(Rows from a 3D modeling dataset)
'''

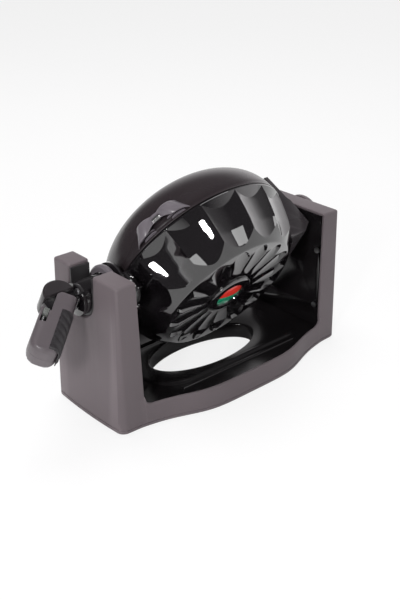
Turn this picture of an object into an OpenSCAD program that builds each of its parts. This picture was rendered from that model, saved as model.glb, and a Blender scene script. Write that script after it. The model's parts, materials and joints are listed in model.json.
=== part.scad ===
// Rotating waffle cone maker.
// A round hinged iron hangs between the two posts of a low stand and turns over
// on a horizontal axis. The fluted half carries the trunnion, the journal and the
// folding handle. The smooth half is the lid, hinged beside the right post.
// Millimetres, +Z up, +X along the stand towards the cord side, -Y is the front.
// The origin is on the table, under the middle of the whole object.

/* [Stand] */
// Length of the stand over both posts
stand_length = 300; // [290:1:320]
// Depth of the stand at the foot of the posts
stand_depth = 108; // [100:1:120]
// Height of the posts above the table
stand_height = 154; // [150:1:170]
// Thickness of a post at its top, along the stand
post_width = 22.5; // [22:0.5:26]
// Extra thickness of a post at its foot, on the side of the iron
post_splay = 3.7; // [1:0.1:4]
// Draft of the front and of the back, over the height of a post
depth_draft = 4.3; // [2:0.1:6]
// Radius of the upright edges of the stand
corner_r = 5.5; // [4:0.5:8]
// Wall of the stand moulding
stand_wall = 3; // [2.5:0.1:3.5]
// Height of the skirt between the posts
skirt_height = 24.5; // [24:0.5:28]
// How far the skirt swells out at its lower edge
skirt_bulge = 23; // [10:1:30]
// How far the skirt swells out at its upper edge
skirt_bulge_top = 17.5; // [8:0.5:25]
// Half length of the swelling of the skirt
bulge_reach = 119; // [110:1:119]
// Gap between the skirt and the table
skirt_lift = 1.2; // [0.8:0.1:2]

/* [Deck] */
// Height of the raised platform that surrounds the opening
platform_height = 21; // [20:0.5:21.5]
// Depth of the pan around the platform
pan_drop = 2.5; // [1:0.5:3]
// Length of the raised platform
platform_length = 206; // [180:1:215]
// Width of the raised platform
platform_width = 82; // [78:1:92]
// Length of the oval opening through the base
opening_length = 141; // [120:1:150]
// Width of the oval opening through the base
opening_width = 71; // [60:1:74]
// Wall of the deck moulding
deck_wall = 2.2; // [1.8:0.1:2.4]

/* [Turning axis] */
// Height of the turning axis above the table
axis_height = 127; // [126.5:0.5:131]
// How far the turning axis lies behind the middle of the stand
axis_back = 5; // [0:0.5:8]
// Lean of the iron: how far its joint plane is turned back from upright
iron_tilt = 31; // [20:1:40]
// Radius of the journal in the left post
journal_r = 16; // [15:0.5:17]
// Wall of the nylon saddle under the journal
saddle_wall = 2.2; // [1.8:0.1:2.6]
// Outer radius of the hollow trunnion in the right post
trunnion_r = 9; // [8:0.5:10]
// Bore radius of the trunnion, where the supply lead passes
trunnion_bore_r = 5.5; // [4:0.5:6]
// Radial clearance of a journal, trunnion or pin that turns in its seat
run_gap = 0.05; // [0.03:0.01:0.08]

/* [Iron] */
// Radius of the iron at the joint between its halves
iron_r = 103.3; // [100:0.1:103.4]
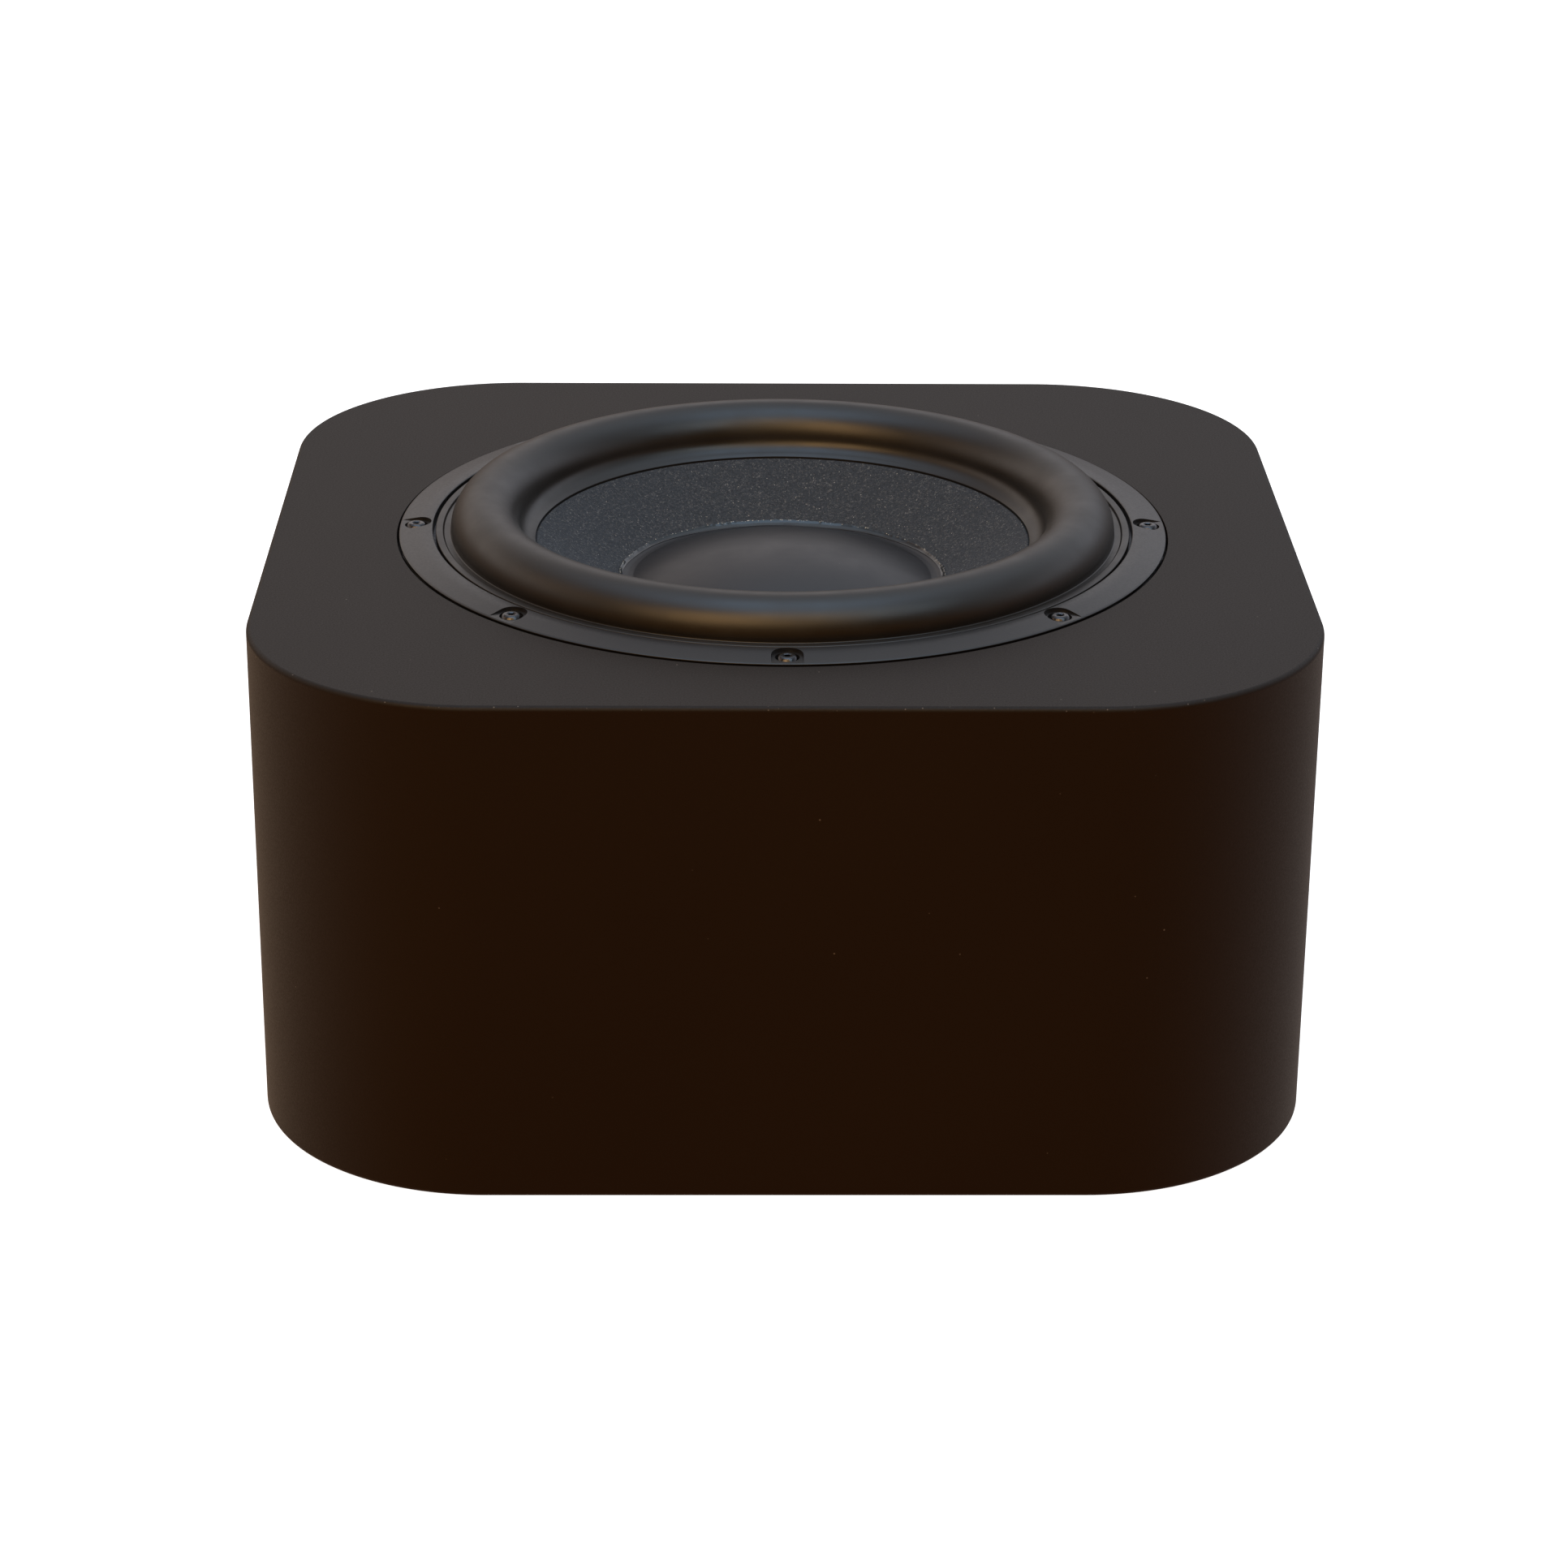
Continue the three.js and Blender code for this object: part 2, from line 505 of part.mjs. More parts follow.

'''

* [Set problem]
Provide an exact reproduction of all the entries shown above.

* [Exercise output]
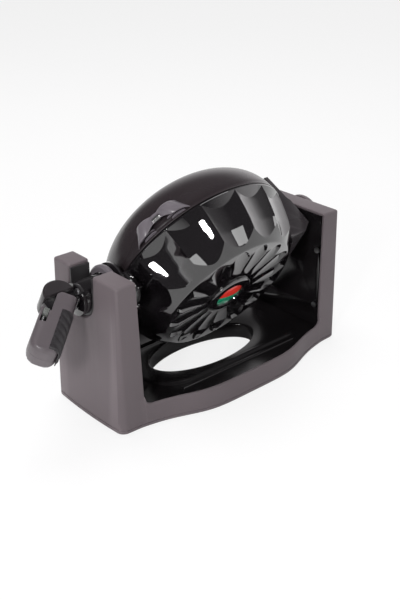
Turn this picture of an object into an OpenSCAD program that builds each of its parts. This picture was rendered from that model, saved as model.glb, and a Blender scene script. Write that script after it. The model's parts, materials and joints are listed in model.json.
=== part.scad ===
// Rotating waffle cone maker.
// A round hinged iron hangs between the two posts of a low stand and turns over
// on a horizontal axis. The fluted half carries the trunnion, the journal and the
// folding handle. The smooth half is the lid, hinged beside the right post.
// Millimetres, +Z up, +X along the stand towards the cord side, -Y is the front.
// The origin is on the table, under the middle of the whole object.

/* [Stand] */
// Length of the stand over both posts
stand_length = 300; // [290:1:320]
// Depth of the stand at the foot of the posts
stand_depth = 108; // [100:1:120]
// Height of the posts above the table
stand_height = 154; // [150:1:170]
// Thickness of a post at its top, along the stand
post_width = 22.5; // [22:0.5:26]
// Extra thickness of a post at its foot, on the side of the iron
post_splay = 3.7; // [1:0.1:4]
// Draft of the front and of the back, over the height of a post
depth_draft = 4.3; // [2:0.1:6]
// Radius of the upright edges of the stand
corner_r = 5.5; // [4:0.5:8]
// Wall of the stand moulding
stand_wall = 3; // [2.5:0.1:3.5]
// Height of the skirt between the posts
skirt_height = 24.5; // [24:0.5:28]
// How far the skirt swells out at its lower edge
skirt_bulge = 23; // [10:1:30]
// How far the skirt swells out at its upper edge
skirt_bulge_top = 17.5; // [8:0.5:25]
// Half length of the swelling of the skirt
bulge_reach = 119; // [110:1:119]
// Gap between the skirt and the table
skirt_lift = 1.2; // [0.8:0.1:2]

/* [Deck] */
// Height of the raised platform that surrounds the opening
platform_height = 21; // [20:0.5:21.5]
// Depth of the pan around the platform
pan_drop = 2.5; // [1:0.5:3]
// Length of the raised platform
platform_length = 206; // [180:1:215]
// Width of the raised platform
platform_width = 82; // [78:1:92]
// Length of the oval opening through the base
opening_length = 141; // [120:1:150]
// Width of the oval opening through the base
opening_width = 71; // [60:1:74]
// Wall of the deck moulding
deck_wall = 2.2; // [1.8:0.1:2.4]

/* [Turning axis] */
// Height of the turning axis above the table
axis_height = 127; // [126.5:0.5:131]
// How far the turning axis lies behind the middle of the stand
axis_back = 5; // [0:0.5:8]
// Lean of the iron: how far its joint plane is turned back from upright
iron_tilt = 31; // [20:1:40]
// Radius of the journal in the left post
journal_r = 16; // [15:0.5:17]
// Wall of the nylon saddle under the journal
saddle_wall = 2.2; // [1.8:0.1:2.6]
// Outer radius of the hollow trunnion in the right post
trunnion_r = 9; // [8:0.5:10]
// Bore radius of the trunnion, where the supply lead passes
trunnion_bore_r = 5.5; // [4:0.5:6]
// Radial clearance of a journal, trunnion or pin that turns in its seat
run_gap = 0.05; // [0.03:0.01:0.08]

/* [Iron] */
// Radius of the iron at the joint between its halves
iron_r = 103.3; // [100:0.1:103.4]
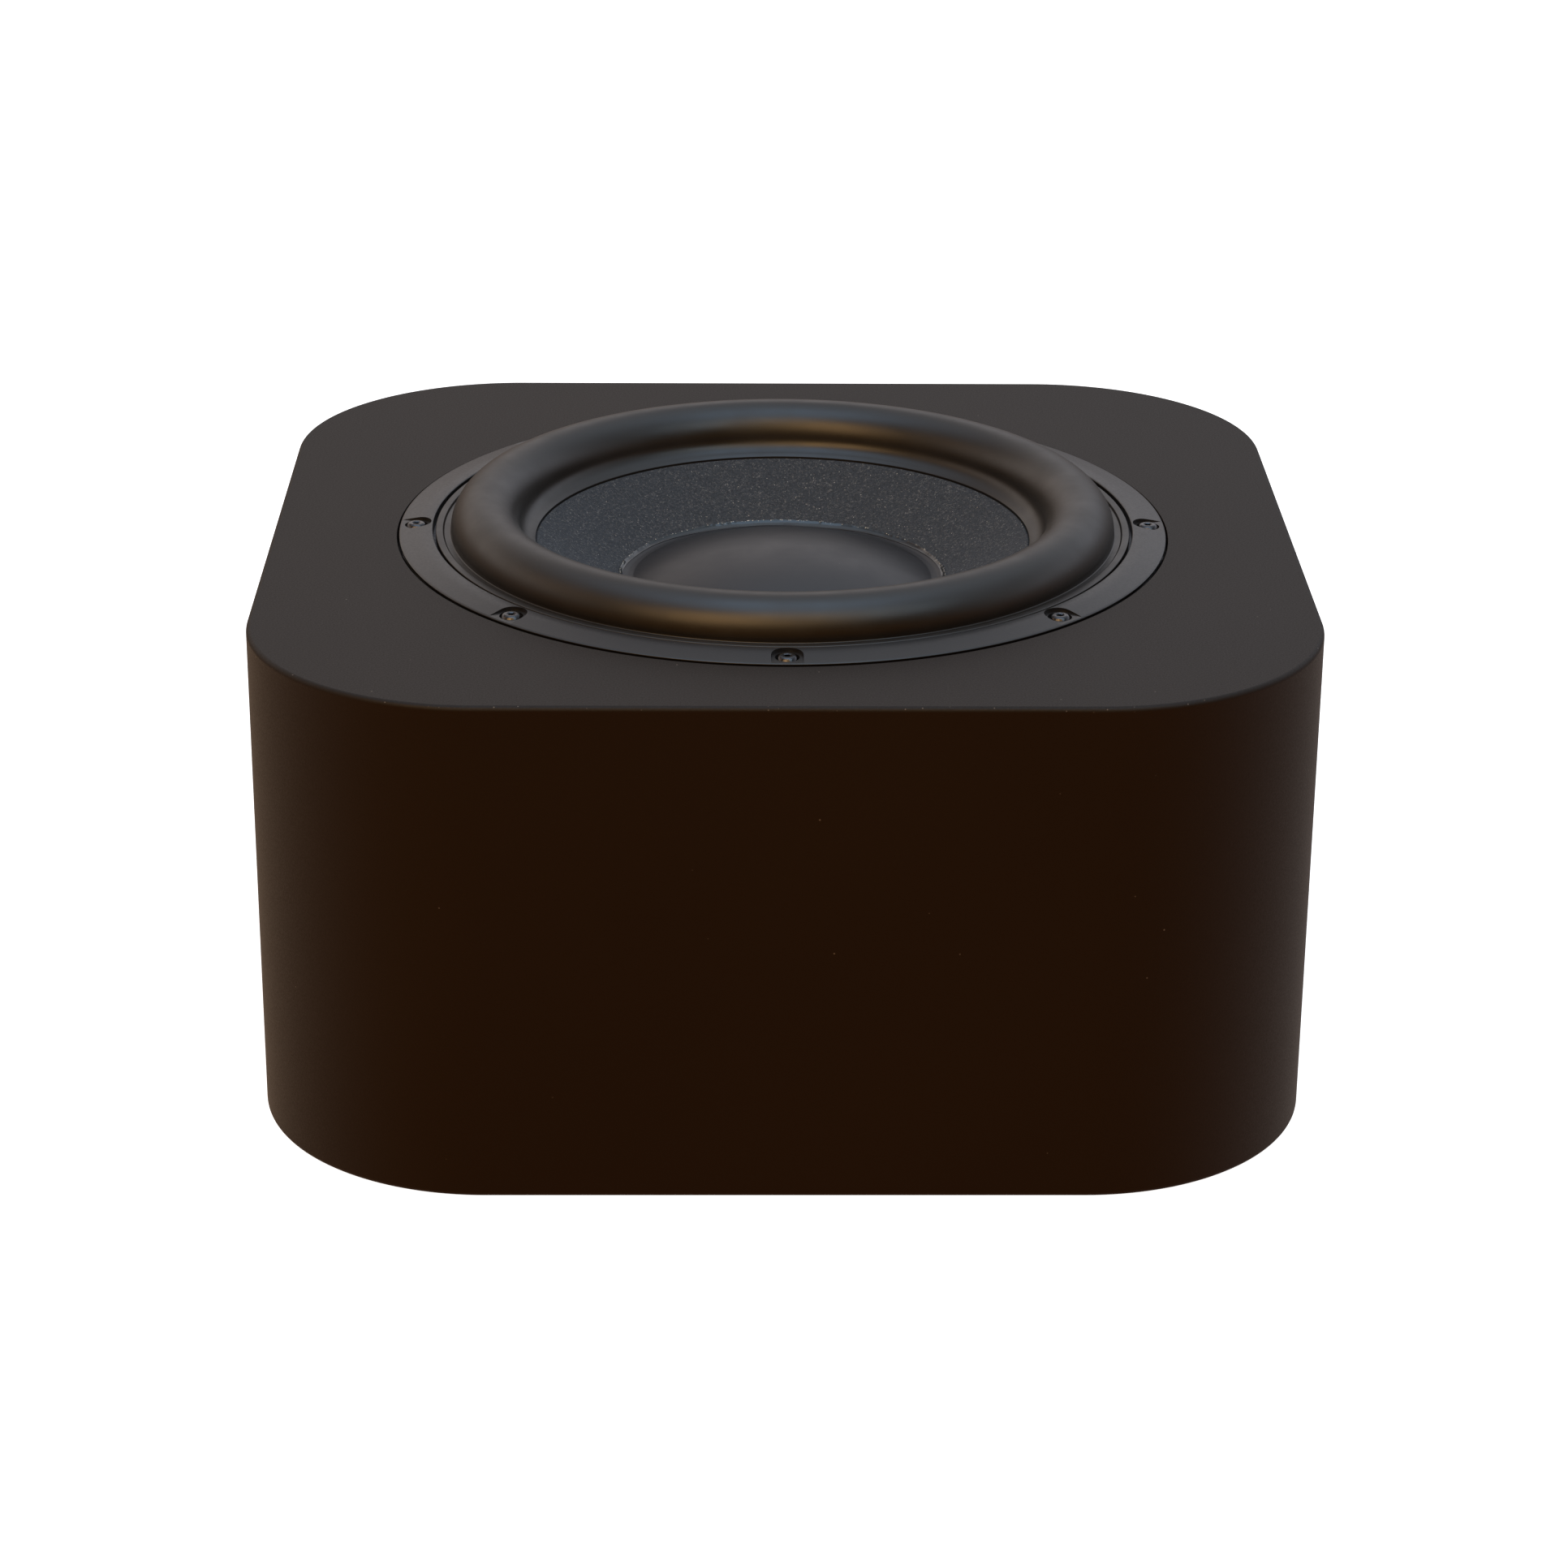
Continue the three.js and Blender code for this object: part 2, from line 505 of part.mjs. More parts follow.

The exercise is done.